Among the areas of discrimination in the United States that it changed was the downplaying of women’s sports at educational institutions.

A pioneer in Suffolk County in getting Title IX applied to sports for girls in schools was Eleanor A. Eckman, a physical education teacher at Bay Shore High School. Now retired after 31 years of teaching, Ms. Eckman was recounting the other day how school sports for girls were minimized while boys sports were being highlighted. “Not only highlighted but given more financial support,” she said.

“There was inequity,” Ms. Eckman added. “We had pitiful uniforms and pitiful time in the gym or on the field.” Moreover, there was more time for play for boys. “There were four shorter seasons for girls. Way back then they didn’t think girls could last as long as boys. It was thought that females didn’t have the physical capabilities.”

Further, at her school there was only one coach each for most girls sports while there were both coaches and assistant coaches for many boys sports.

“I was the first person in Suffolk County to bring the situation to the New York State Division of Human Rights,” said Ms. Eckman.

She brought the action in 1974 at the Suffolk office of the division, headed by Vera Parisi, formerly assistant director of the Suffolk County Human Rights Commission. The division “found that the school district was not in compliance” with Title IX. And the district began making changes. “They didn’t have a choice. Either that or their having to go to court,” Ms. Eckman said.

A protest at a school board meeting was helpful to the cause, said Susan Barbash of Bay Shore. She and other girls in their athletic uniforms came to the meeting. Ms. Barbash, now a retired real estate developer, said, “The story became legend. The girl athletes appeared in their uniforms to protest the inequitable funding” between boys and girls sports. “There was theater involved.”

Title IX, added Ms. Barbash, “was not just about playing sports, but access to college, as well. It has been so important.”

Ms. Barbash went on from Bay Shore High School to Radcliffe College, which then merged into its parent institution, Harvard.

Today “everything is much more equal,” Ms. Eckman said. But there are still, she notes, areas of sports where a different situation exists for women.

For example, “In major competitions in tennis, the men’s game is best of three-out-of-five [sets] while for women it’s two-out-of-three.” Apparently there’s still belief that women can’t last as long as men in sports contests.

I reached out to current physical education teachers regarding their views on the state of girls and boys sports at schools in Suffolk now.

Todd Gulluscio, Shelter Island School’s director of athletics and physical education emailed that, “Although the most visible aspect of Title IX has been its contribution to the creation of many female athletic programs, its impact has been felt throughout education by providing females equal access to the course offerings, counseling and financial benefits among other educational items previously and exclusively available to mostly male students.
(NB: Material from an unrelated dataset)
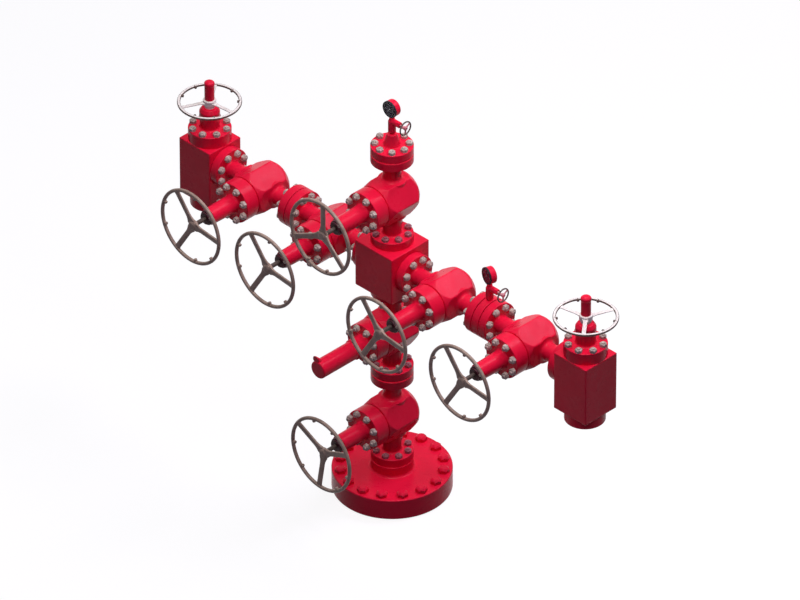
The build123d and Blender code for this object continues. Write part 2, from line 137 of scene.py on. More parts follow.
def polygon(sides, inradius, corner, turn=0.0, arc_steps=5):
    """The angles and radii of a regular polygon with rounded corners, as a lathe's columns.

    Measured from the middle of a flat, the flat has the radius inradius / cos(angle). Round a
    corner, the arc's centre lies at d = (inradius - corner) / cos(pi / sides), and the radius
    is d cos(b) + sqrt(corner^2 - (d sin(b))^2), with b the angle to the corner.
    """
    half = np.pi / sides
    centre = (inradius - corner) / np.cos(half)
    flat_end = np.arctan((inradius - corner) * np.tan(half) / inradius)
    flat = flat_end * np.array([-1, -0.94, -0.5, 0, 0.5, 0.94])
    arc = np.linspace(flat_end, 2 * half - flat_end, arc_steps + 1)[:-1]
    one_side = np.concatenate([flat, arc])
    off = np.abs((one_side + half) % (2 * half) - half)
    beside = centre * np.sin(half - off)
    on_arc = centre * np.cos(half - off) + np.sqrt(np.maximum(corner**2 - beside**2, 0))
    radius = np.where(off <= flat_end + 1e-9, inradius / np.cos(off), on_arc)
    angles = (one_side + turn)[None, :] + 2 * half * np.arange(sides)[:, None]
    return angles.ravel(), np.tile(radius, sides)


print("a hexagon has", len(polygon(6, 0.116, 0.012)[0]), "columns")


# %% [markdown]
# A shape here is two arrays, points and faces. It is made standing on the origin and then laid
# along its real direction, so one function serves all seven valves. When a piece is finished
# its points are written into the mesh and its object stays at the origin.

# %% Lay, join and write shapes
# The rows are where a shape's own x, y and z point to
UP = np.eye(3)
DOWN = np.array([[1, 0, 0], [0, -1, 0], [0, 0, -1]])
OUT = np.array([[1, 0, 0], [0, 0, 1], [0, -1, 0]])
RIGHT = np.array([[0, 1, 0], [0, 0, 1], [1, 0, 0]])
LEFT = np.array([[0, -1, 0], [0, 0, 1], [-1, 0, 0]])


def turn_about_z(angle):
    """x becomes (cos a, sin a) and y becomes (-sin a, cos a), and z stays."""
    c, s = np.cos(angle), np.sin(angle)
    return np.array([[c, s, 0], [-s, c, 0], [0, 0, 1]])


def turned_about_z(shape, angle):
    return shape[0] @ turn_about_z(angle), shape[1]


def laid(shape, direction=UP, place=(0, 0, 0)):
    """The shape with its own x, y and z along the direction's rows, and then moved."""
    return shape[0] @ direction + np.array(place), shape[1]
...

I can only hope that educational facilities and their leaders follow the spirit of Title IX, not just because it is the law but because it is inherently and undoubtedly a part of our moral fabric and being.”

Jen Ackerman, a phys ed teacher in the Eastport-South Manor school district, said girls and boys sports are now treated as “equivalent.” A phys ed teacher for 19 years, Ms. Ackerman, of Manorville, said: “It’s come a long way.”
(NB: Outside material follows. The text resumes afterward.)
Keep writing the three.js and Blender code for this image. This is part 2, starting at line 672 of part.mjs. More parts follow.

There “absolutely is equity” now in boys and girls sports in schools, said Shannon Judge of Southold, going into her 12th year as a physical education teacher in the Sag Harbor School District. Ms. Judge, who went to Centereach High School, noted she is 36 years old and thus as a student athlete in the post-Title IX era, fortunately “didn’t experience anything” along the lines of girl sports being second-rated. Boys and girls school sports have become to be “balanced completely.”

The legislation creating Title IX was sponsored in the U.S. Senate by Birch Bayh of Indiana, while Patsy Mink of Hawaii was its sponsor in the House. The law was renamed for Ms. Mink in 2002 after her death that year.

On the Senate floor, in advocating for Title IX, Mr. Bayh declared: “We are all familiar with the stereotype of women as pretty things who go to college to find a husband … and finally marry [and] have children … But the facts absolutely contradict these myths about the ‘weaker sex’ and it is time to change our operating assumptions.”

Title IX covers educational institutions receiving federal financial assistance. The U.S. Department of Education standards include “whether the selection of sports and levels of competition effectively accommodate the interests and abilities of members of both sexes; the provision of equipment and supplies; scheduling of games and practice times; provision of locker rooms, practice and competitive facilities.”

For schools that don’t receive federal aid, a third of the states, including New York, have enacted parallel statutes similar to Title IX covering them. But that’s only a third.

As to more that should be done now regarding women and sports, Ms. Eckman said that “in professional sports, women are still not paid at the same level as men.” Also, “I don’t think coverage by TV, newspapers and the rest of media is at the same level. It’s getting there.”

And, “in most sports they always have the finals of the men as the last event. The finals for women are the day before. The highlight is the men’s finals.”